Examples of “natural” high order ODEs are hard to find in the literature and applications. Yet, they frequently appear in the context of D-finite functions, e.g. when performing closure operations like addition, multiplication or algebraic substitution on simpler functions, and their properties may be quite different from those of random equations. Consider for example the D-finite function \(f(x) = \cos x + \cos 5 x^2 - \sin 3 x^4\) over [0, 2], plotted in Fig. 5a. The holexprtodiffeq command of Maple’s Gfun package [34] automatically computes an order 6, degree 37 differential equation \(\varvec{\mathrm {L}}\{f\}=0\), with a 6-dimensional solution space spanned by \(\{\cos x, \sin x, \cos 5x^2, \sin 5x^2, \cos 3 x^4, \sin 3 x^4\}\).
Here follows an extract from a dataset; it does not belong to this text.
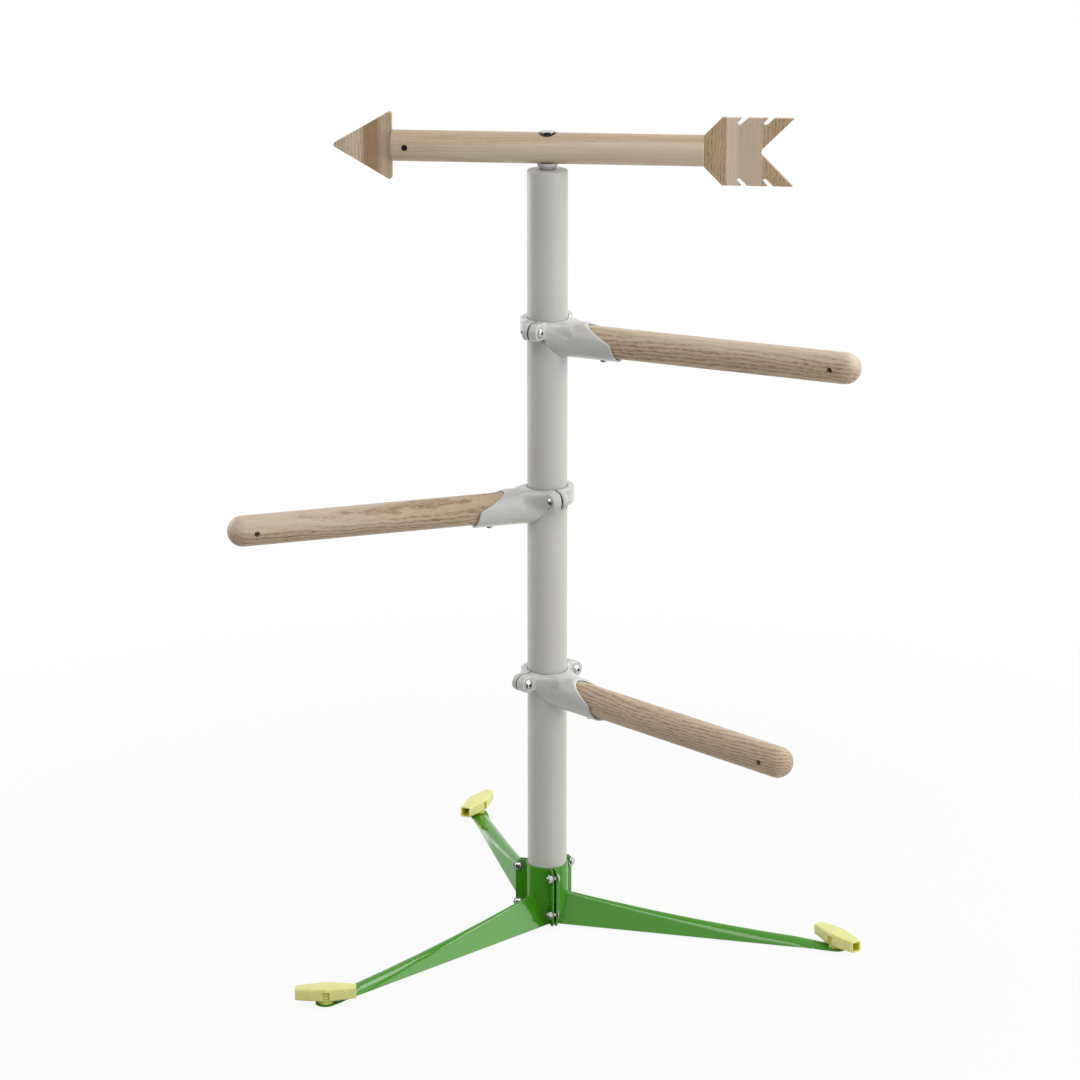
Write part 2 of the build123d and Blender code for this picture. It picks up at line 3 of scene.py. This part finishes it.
import bpy
import numpy as np
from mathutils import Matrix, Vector


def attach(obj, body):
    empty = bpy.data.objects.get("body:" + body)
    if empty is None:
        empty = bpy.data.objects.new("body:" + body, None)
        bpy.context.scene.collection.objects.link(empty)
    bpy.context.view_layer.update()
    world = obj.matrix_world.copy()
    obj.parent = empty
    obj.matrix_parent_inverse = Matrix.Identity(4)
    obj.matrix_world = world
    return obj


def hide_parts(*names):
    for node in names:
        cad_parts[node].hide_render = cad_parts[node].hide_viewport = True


# A freestanding perch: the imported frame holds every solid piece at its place, in metres,
# with +Z up along the pole and the pole's foot at the origin.
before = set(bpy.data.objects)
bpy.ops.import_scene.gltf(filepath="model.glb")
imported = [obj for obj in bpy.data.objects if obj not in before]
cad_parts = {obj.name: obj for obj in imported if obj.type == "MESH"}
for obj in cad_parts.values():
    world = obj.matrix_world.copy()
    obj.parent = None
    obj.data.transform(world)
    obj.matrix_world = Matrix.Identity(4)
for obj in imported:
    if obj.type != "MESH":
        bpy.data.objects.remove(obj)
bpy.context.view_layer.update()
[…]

Unfortunately, the leading coefficient,

$$\begin{aligned} \begin{aligned} a_6(\varvec{\mathrm {x}}) =&\ 268738560000 \varvec{\mathrm {x}}^{29} -5374771200 \varvec{\mathrm {x}}^{27} -365158969344 \varvec{\mathrm {x}}^{25} +3732480000 \varvec{\mathrm {x}}^{23} +463694284800 \varvec{\mathrm {x}}^{21} \\&-6366325248 \varvec{\mathrm {x}}^{19} -66390306048 \varvec{\mathrm {x}}^{17} +2217859200 \varvec{\mathrm {x}}^{15} +27057529296 \varvec{\mathrm {x}}^{13} -2477301120 \varvec{\mathrm {x}}^{11} \\&+3908641720 \varvec{\mathrm {x}}^9 -134485400 \varvec{\mathrm {x}}^7 +1100233 \varvec{\mathrm {x}}^5 +15403262 \varvec{\mathrm {x}}^3, \end{aligned} \end{aligned}$$

is non-constant, and in particular singular at \(x=0\). To circumvent this difficulty, the Desingularize command can be used to compute a non-singular, higher order equation. The result is an operator of order 9 and degree 35, with significantly larger coefficients, which is generated in approximately 10 seconds in Maple. Our experiments on this equation show the following:

• The Chebyshev spectral method provides remarkably accurate numerical approximations of this function, despite the considerable size of the equation. Indeed, the Chebyshev coefficients (see Fig. 5b) converge at a super-linear rate, since f is entire.
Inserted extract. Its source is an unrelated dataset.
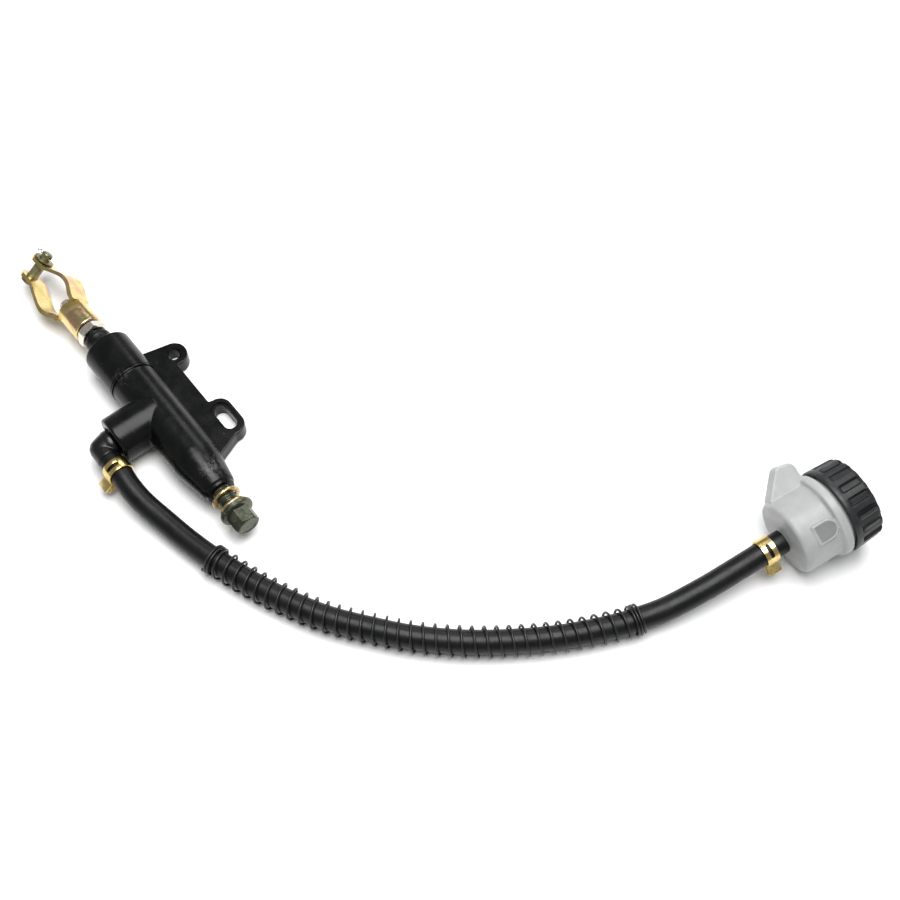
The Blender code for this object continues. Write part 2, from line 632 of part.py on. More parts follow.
def inlet_elbow():
    """The plastic elbow in the inlet boss, with its O-ring and its circlip."""
    paint = black_plastic()
    plug_r = SOCKET_R - GAP
    reach = -ELBOW_Y
    plug = [(0.0, reach + 0.0064), (0.0032, reach + 0.0055), (0.0055, reach + 0.0032), (0.0064, reach),
            (0.0072, reach - 0.0030), (0.0076, 0.0300), (0.0076, 0.0280), (0.0070, 0.0274), (0.0058, 0.0274),
            (0.0058, 0.0246), (plug_r, 0.0246), (plug_r, 0.0214), (0.0062, 0.0214), (0.0062, 0.0186),
            (plug_r, 0.0186), (plug_r, SOCKET_FLOOR + 0.0006), (0.0, SOCKET_FLOOR + 0.0006)]
    place = (BOSS_X, 0.0, BORE_Z)
    elbow = turned("inlet_elbow", plug, paint, place, ALONG_MINUS_Y, 26)
    start = HOSE_ROUTE[0][0]
    spout = [(0.0, start + 0.0125), (0.0028, start + 0.0125), (BARB_R, start + 0.0105), (0.0031, start + 0.0105),
             (BARB_R, start + 0.0070), (0.0031, start + 0.0070), (BARB_R, start + 0.0035), (0.0031, start + 0.0035),
             (0.0031, start - GAP), (0.0060, start - GAP), (0.0060, BOSS_X - 0.0002), (0.0, BOSS_X - 0.0002)]
    spout_place = (0.0, ELBOW_Y, BORE_Z)
    combine(elbow, turned("spout", spout, paint, spout_place, ALONG_X, 18, cutter=True), "UNION")
    feed = [(0.0, start + 0.0135), (0.0022, start + 0.0135), (0.0022, BOSS_X - 0.0031), (0.0, BOSS_X - 0.0031)]
    combine(elbow, turned("spout_bore", feed, paint, spout_place, ALONG_X, 12, cutter=True), "DIFFERENCE")
    down = [(0.0, reach + 0.0007), (0.0018, reach + 0.0007), (0.0018, SOCKET_FLOOR), (0.0, SOCKET_FLOOR)]
    combine(elbow, turned("plug_bore", down, paint, place, ALONG_MINUS_Y, 10, cutter=True), "DIFFERENCE")
    as_mesh(elbow)

    ring = [(plug_r, 0.0209), (plug_r, 0.0191), (0.0065, 0.0191), (0.0065, 0.0209)]
    turned("elbow_o_ring", ring, black_rubber(), place, ALONG_MINUS_Y, 24)
    outer = SOCKET_R + 0.0008 - GAP
    outline = arc(0.0, 0.0, outer, -70.0, 250.0, 28) + arc(0.0, 0.0, 0.0064, 250.0, -70.0, 28)
    plate("elbow_circlip", outline, 0.0009, black_wire(), (BOSS_X, -0.02555, BORE_Z), ALONG_MINUS_Y)


def hose_line(count):
    """The hose's centreline as equally spaced points."""
    return resample(smooth(HOSE_ROUTE, 8), count)


def hose():
    """The rubber feed hose, hollow from end to end."""
    line = hose_line(50)
    outer = as_mesh(tube("hose", line, HOSE_R, black_rubber(), bevel_resolution=3))
    ends = [line[0] + (line[0] - line[1]).normalized() * 0.001]
    ends += line[1:-1]
    ends.append(line[-1] + (line[-1] - line[-2]).normalized() * 0.001)
    inner = as_mesh(tube("hose_bore", ends, HOSE_BORE_R, black_rubber(), bevel_resolution=2, cutter=True))
    combine(outer, inner, "DIFFERENCE")
    as_mesh(outer)


def guard_angle(share):
    """How far the coil has turned, in turns, at a share of its length: the ends are close wound."""
    close_turns = 2.5
    pitch = 2 * GUARD_WIRE_R + GAP
    length = (GUARD_END - GUARD_START) * hose_length()
    close_share = close_turns * pitch / length
    if share < close_share:
        return close_turns * share / close_share
    if share > 1.0 - close_share:
        return GUARD_TURNS - close_turns * (1.0 - share) / close_share
    open_turns = GUARD_TURNS - 2 * close_turns
    return close_turns + open_turns * (share - close_share) / (1.0 - 2 * close_share)


def hose_length():
    """Length of the hose's centreline."""
    line = hose_line(200)
    return sum((b - a).length for a, b in zip(line, line[1:]))


def spring_guard():
    """The loose wire coil that keeps the hose from kinking and rubbing through."""
    fine = hose_line(400)
    per_turn = 8
    count = GUARD_TURNS * per_turn
    shares = [i / 4000 for i in range(4001)]
    turns = [guard_angle(share) for share in shares]
    points = []
    step = 0
    for i in range(count + 1):
        target = i / per_turn
        while step < 3999 and turns[step + 1] < target:
            step += 1
        span = turns[step + 1] - turns[step]
        share = shares[step] + (shares[step + 1] - shares[step]) * (target - turns[step]) / span
        along = (GUARD_START + (GUARD_END - GUARD_START) * share) * (len(fine) - 1)
        base = min(int(along), len(fine) - 2)
        centre = fine[base].lerp(fine[base + 1], along - base)
        forward = (fine[base + 1] - fine[base]).normalized()
        side = forward.cross(Vector((0.0, 0.0, 1.0))).normalized()
        up = side.cross(forward)
        angle = 2 * math.pi * target
        points.append(centre + side * (GUARD_R * math.cos(angle)) - up * (GUARD_R * math.sin(angle)))
    as_mesh(tube("spring_guard", points, GUARD_WIRE_R, black_wire(), bevel_resolution=0))


def band_outline(tab_angle):
    """A sprung band seen along the hose: nearly a full ring, with two tabs bent outwards."""
    inner = HOSE_R + GAP
    outer = inner + CLAMP_T
    half = 10.0
    tab = 0.0058
    loop = arc(0.0, 0.0, outer, tab_angle + half + 6.0, tab_angle + 360.0 - half - 6.0, 26)
    out = math.radians(tab_angle)
    across = Vector((-math.sin(out), math.cos(out)))
    radial = Vector((math.cos(out), math.sin(out)))
    tip = outer + tab
    for side, spread in ((-1, 0.0017), (-1, 0.0010)):
        point = radial * tip + across * side * spread
        loop.append((point.x, point.y))
    loop += arc(0.0, 0.0, inner, tab_angle + 360.0 - half, tab_angle + half, 26)
    for spread in (0.0010, 0.0017):
        point = radial * tip + across * spread
        loop.append((point.x, point.y))
    return loop


def hose_clamp(name, centre, turn, tab_angle, slot_angle, carrier=None):
    """A sprung band clamp with a long slot through its band."""
    gold = yellow_zinc()
    band = plate(name, band_outline(tab_angle), CLAMP_W, gold, centre, turn)
    band.parent = carrier
    slot_r = HOSE_R + 0.004
    wedge = [(0.0, 0.0), *arc(0.0, 0.0, slot_r, slot_angle - 42.0, slot_angle + 42.0, 8)]
    slot = plate(name + "_slot", wedge, 0.0026, gold, centre, turn, cutter=True)
    slot.parent = carrier
    combine(band, slot, "DIFFERENCE")
    as_mesh(band)


def reservoir_axis():
    """The empty at the reservoir's bottom that sets the way its axis points."""
    empty = bpy.data.objects.new("reservoir_axis", None)
    collection(COLLECTION).objects.link(empty)
    empty.location = (RES_X, RES_Y, RES_Z)
    empty.rotation_euler = (RES_TILT, 0.0, RES_YAW)
    return empty


def hose_clamps(empty):
    """One clamp over each end of the hose."""
    hose_clamp("hose_clamp_elbow", (0.0214, ELBOW_Y, BORE_Z), ALONG_X, -54.0, 200.0)
    hose_clamp("hose_clamp_reservoir", (0.0, -0.0112, 0.0), ALONG_Y, 48.0, -65.0, empty)


def reservoir(empty):
    """The fluid reservoir: a cup with a barbed nipple, a mounting lug and a sight window."""
    paint = milky_plastic()
    inner = RES_BODY_R - RES_WALL
    base = (0.0, 0.0, 0.0)
    flange_end = FLANGE_START + FLANGE_T
    profile = [(RES_BODY_R, RES_RIM), (RES_BODY_R, flange_end), (FLANGE_R, flange_end),
               (FLANGE_R, FLANGE_START), (RES_BODY_R, FLANGE_START - 0.0006), (RES_BODY_R, 0.0030),
               (RES_BODY_R - 0.0009, 0.0009), (RES_BODY_R - 0.0030, 0.0), (0.0060, 0.0), (0.0034, -0.0016),
               (0.0034, -0.0050), (BARB_R, -0.0056), (0.0033, -0.0095), (BARB_R, -0.0100), (0.0033, -0.0140),
               (0.0030, -0.0165), (0.0020, -0.0165), (0.0020, 0.0018), (inner - 0.0030, 0.0018),
               (inner - 0.0008, 0.0026), (inner, 0.0048), (inner, RES_RIM)]
    cup = turned("reservoir", profile, paint, base, ALONG_Y, 30)
    cup.parent = empty

    lug_loop = [(-0.0175, 0.0010), (-0.0205, 0.0024), *arc(-0.0270, 0.0145, 0.0052, 205.0, 150.0, 3), *arc(-0.0270, 0.0168, 0.0052, 145.0, 70.0, 5),
                (-0.0210, 0.0228), (-0.0175, 0.0225)]
    tilted = (0.0, LUG_TILT, 0.0)
    lug = plate("lug", lug_loop, LUG_T, paint, base, tilted, cutter=True)
    lug.parent = empty
    combine(cup, lug, "UNION")
    below = (-0.0050 * math.sin(LUG_TILT), 0.0, -0.0050 * math.cos(LUG_TILT))
    screw_hole = arc(*LUG_HOLE, LUG_HOLE_R, 0.0, 337.5, 15)
    lug_hole = plate("lug_hole", screw_hole, 0.0130, paint, below, tilted, cutter=True)
    lug_hole.parent = empty
    combine(cup, lug_hole, "DIFFERENCE")

    arch = [(0.0052, 0.0075), (0.0052, 0.0145), *arc(0.0, 0.0145, 0.0052, 0.0, 180.0, 10), (-0.0052, 0.0075)]
    face = RES_BODY_R - 0.0004
    place = (face * math.cos(WINDOW_TILT), 0.0, face * math.sin(WINDOW_TILT))
    pad = plate("window_pad", arch, 0.0030, paint, place, (0.0, math.pi / 2 - WINDOW_TILT, 0.0), cutter=True)
    pad.parent = empty
    combine(cup, pad, "UNION")
    room = [(0.0, 0.030), (inner, 0.030), (inner, 0.0048), (inner - 0.0008, 0.0026), (inner - 0.0030, 0.0018),
            (0.0, 0.0018)]
    bore = turned("cup_bore", room, paint, base, ALONG_Y, 30, cutter=True)
    bore.parent = empty
    combine(cup, bore, "DIFFERENCE")
    as_mesh(cup)


def cap_outline():
    """The cap's ribbed outline: broad ribs with narrow valleys between them."""
    valley = CAP_R - 0.0009
    loop = []
    step = 360.0 / CAP_RIBS
    for i in range(CAP_RIBS):
        start = i * step
        loop += arc(0.0, 0.0, CAP_R, start, start + 0.52 * step, 2)
        loop += arc(0.0, 0.0, valley, start + 0.66 * step, start + 0.86 * step, 1)
    return loop


def reservoir_cap(empty):
    """The ribbed screw cap, hollow, tapered, with a plain band round its rim."""
    paint = black_plastic()
    inner = RES_BODY_R + 0.0006
    roof = 0.0022
    rim = CAP_R + 0.0002
    place = (0.0, CAP_START, 0.0)
    profile = [(0.0, 0.0036), (rim, 0.0036), (rim, 0.0), (0.0, 0.0)]
    cap = turned("reservoir_cap", profile, paint, place, ALONG_Y, 40)
    cap.parent = empty
    ribs = plate("cap_ribs", cap_outline(), CAP_H - 0.0020, paint, (0.0, CAP_START + (CAP_H + 0.0020) / 2, 0.0),
                 ALONG_Y, cutter=True)
    ribs.parent = empty
    combine(cap, ribs, "UNION")
    hollow = [(0.0, CAP_H - roof), (inner, CAP_H - roof), (inner, -0.001), (0.0, -0.001)]
    room = turned("cap_hollow", hollow, paint, place, ALONG_Y, 36, cutter=True)
    room.parent = empty
    combine(cap, room, "DIFFERENCE")
    cap = as_mesh(cap)
    for vertex in cap.data.vertices:
        if math.hypot(vertex.co.x, vertex.co.y) > CAP_R - 0.0014:
            shrink = 1.0 - CAP_TAPER * vertex.co.z / CAP_H
            vertex.co.x *= shrink
            vertex.co.y *= shrink


def diaphragm_pieces(empty):
    """The rubber diaphragm on the reservoir's rim, and the plate that the cap presses on it."""
    place = (0.0, RES_RIM, 0.0)
    profile = [(0.0, -0.0075), (0.0118, -0.0075), (0.0155, -0.0066), (0.0160, 0.0014), (RES_BODY_R, 0.0014),
               (RES_BODY_R, GAP), (0.0170, GAP), (0.0165, -0.0075), (0.0120, -0.0085), (0.0, -0.0085)]
    cup = turned("diaphragm", profile, black_rubber(), place, ALONG_Y, 24)
    cup.parent = empty
    disc = [(0.0, 0.0024), (RES_BODY_R, 0.0024), (RES_BODY_R, 0.0014 + GAP), (0.0, 0.0014 + GAP)]
    presser = turned("diaphragm_plate", disc, milky_plastic(), place, ALONG_Y, 24)
    presser.parent = empty


def build():
    """Make every piece of the object."""
    clear_scene()
    cylinder_body()
    piston_group()
    return_spring()
    mouth_pieces()
    dust_boot()
    empty = rod_axis()
    pushrod(empty)
    lock_nut(empty)
    clevis(empty)
    pin_pieces(empty)
    banjo_pieces()
    inlet_elbow()
    hose()
    spring_guard()
    tank = reservoir_axis()
    hose_clamps(tank)
    reservoir(tank)
    reservoir_cap(tank)
    diaphragm_pieces(tank)
    for obj in collection(COLLECTION).objects:
        if obj.type == "MESH":
            shade(obj)


build()
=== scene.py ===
"""Studio scene of a rear brake master cylinder with its remote reservoir and feed hose.

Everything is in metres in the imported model's frame: +X along the bore towards the banjo bolt,
+Y towards the mounting ears, +Z up, with the origin on the flange's back face.
"""
import json
import math

import bmesh
import bpy
from mathutils import Matrix, Vector


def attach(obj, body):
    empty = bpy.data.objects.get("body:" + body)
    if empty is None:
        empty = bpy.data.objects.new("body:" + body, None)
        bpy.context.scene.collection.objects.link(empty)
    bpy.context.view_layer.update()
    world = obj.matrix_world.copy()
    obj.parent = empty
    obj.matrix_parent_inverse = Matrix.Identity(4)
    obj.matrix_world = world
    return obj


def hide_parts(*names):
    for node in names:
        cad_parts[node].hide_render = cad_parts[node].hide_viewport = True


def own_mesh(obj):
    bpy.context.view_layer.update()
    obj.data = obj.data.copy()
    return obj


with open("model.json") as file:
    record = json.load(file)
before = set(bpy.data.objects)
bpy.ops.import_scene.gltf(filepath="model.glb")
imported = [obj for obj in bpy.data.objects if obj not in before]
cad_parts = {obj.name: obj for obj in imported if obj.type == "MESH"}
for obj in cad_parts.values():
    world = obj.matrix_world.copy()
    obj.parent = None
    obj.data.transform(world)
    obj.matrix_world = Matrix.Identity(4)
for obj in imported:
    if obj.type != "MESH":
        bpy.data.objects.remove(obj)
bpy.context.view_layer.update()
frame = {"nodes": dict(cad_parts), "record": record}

SCENE = bpy.context.scene
ON_AXIS = 1e-7                          # a radius below this is a point on the axis
MERGE_DISTANCE = 0.000004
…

• Unfortunately, NewtonPicardValid fails to validate this example in reasonable time, due to a too large degree \(N_{{\mathfrak {R}}}\) needed to approximate the resolvent kernel so as to get a contracting operator. Indeed, the functions \(\varphi _i\) and \(\psi _i\) defining \({\mathfrak {R}}(x,t)\) are way larger than f, and cannot be accurately approximated with a moderate degree. The reason is that the desingularization step produces a much bigger and ill-conditioned equation (in this example, ). Hence, the extra 3 functions in the new 9-dimensional solution space most probably have Chebyshev coefficients of size exponential in this bound, and are therefore not even representable in MPFR.
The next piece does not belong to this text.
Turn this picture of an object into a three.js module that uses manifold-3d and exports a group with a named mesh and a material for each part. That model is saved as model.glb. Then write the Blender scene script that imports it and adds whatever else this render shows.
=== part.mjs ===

The key lesson of this example is that while the Chebyshev spectral method can perform well on specific initial conditions associated to a well-behaved particular function of the solution space of the differential equation, the Newton–Picard validation method needs to inspect the whole solution space (of \(\varvec{\mathrm {L}}\) and \(\varvec{\mathrm {L^*}}\)) to guarantee the maximum error “in every direction”. Still, future improvements could help in taming the contribution of the ill-conditioned but non-relevant solutions. Also, in this example and more generally for D-finite functions, handling directly singular equations is an interesting future challenge.

Fig. 5

An example of a D-finite function with high-order, ill-conditioned differential equation

4.5 Discussion and Future Work

Newton–Galerkin a posteriori validation methods have been widely used over recent years to provide successful computer-assisted proofs for the existence (and the effective approximation) of solutions to various kinds of functional equations, notably (linear or nonlinear) ODEs with initial or boundary value conditions, partial differential equations, delay-differential equations, etc. Elaborating on the simpler case of linear ODEs with initial values, we presented a new validation algorithm (which we propose to call Newton–Picard) and provided a thorough complexity analysis to explain why it performs better than other a posteriori validation algorithms in the literature. This algorithm is implemented in the prototype C library ChebValid.

This work is to be seen as part of a long term effort to combine the field of rigorous numerics towards computer-assisted proofs in mathematics with the algorithmic and complexity approach of computer algebra, in order to design efficient and fully trusted symbolic-numeric libraries for function space computations. In particular, several future goals can be identified:

• Combining the Newton–Picard fixed-point operator with the radii polynomial approach of [17] to bound nonlinear terms will allow for the efficient treatment of nonlinear ODEs, where even proving the existence of a solution on a given interval is a nontrivial problem. In particular, investigating the complexity and comparing with the results of [6] is an interesting challenge.

• Deriving formulas for the resolvent kernel in the case of boundary conditions is the key to adapting this algorithm to BVPs.

• Even in the case of D-finite functions, dealing with singular points (that is, when the leading coefficient, instead of being 1, vanishes at some point of the interval) is a difficult problem. While rigorous evaluation of D-finite functions near regular singular points has already been investigated, e.g. in [25, 39], rigorous uniform approximation (with a suitable norm) is, up to our knowledge, still an open problem. A similar question is the case of unbounded intervals.

• Computing rigorous approximants for PDE solutions is a major challenge due to the (time and space) complexity issues related to the several variable case. Hence, proposing efficient and reliable algorithms is crucial in the development of computer-assisted proofs for such problems.

• Finally, we propose to implement this validation algorithm in the Coq proof assistant in order to provide a fully reliable tool to engineers and mathematicians. More specifically, we want to integrate it into our experimental development of certified RPAs in Coq using an a posteriori (or certificate-based) approach [9]. The algebraic framework of Newton–Picard with integral operators and polynomial kernels makes this new validation algorithm a relevant choice for that task.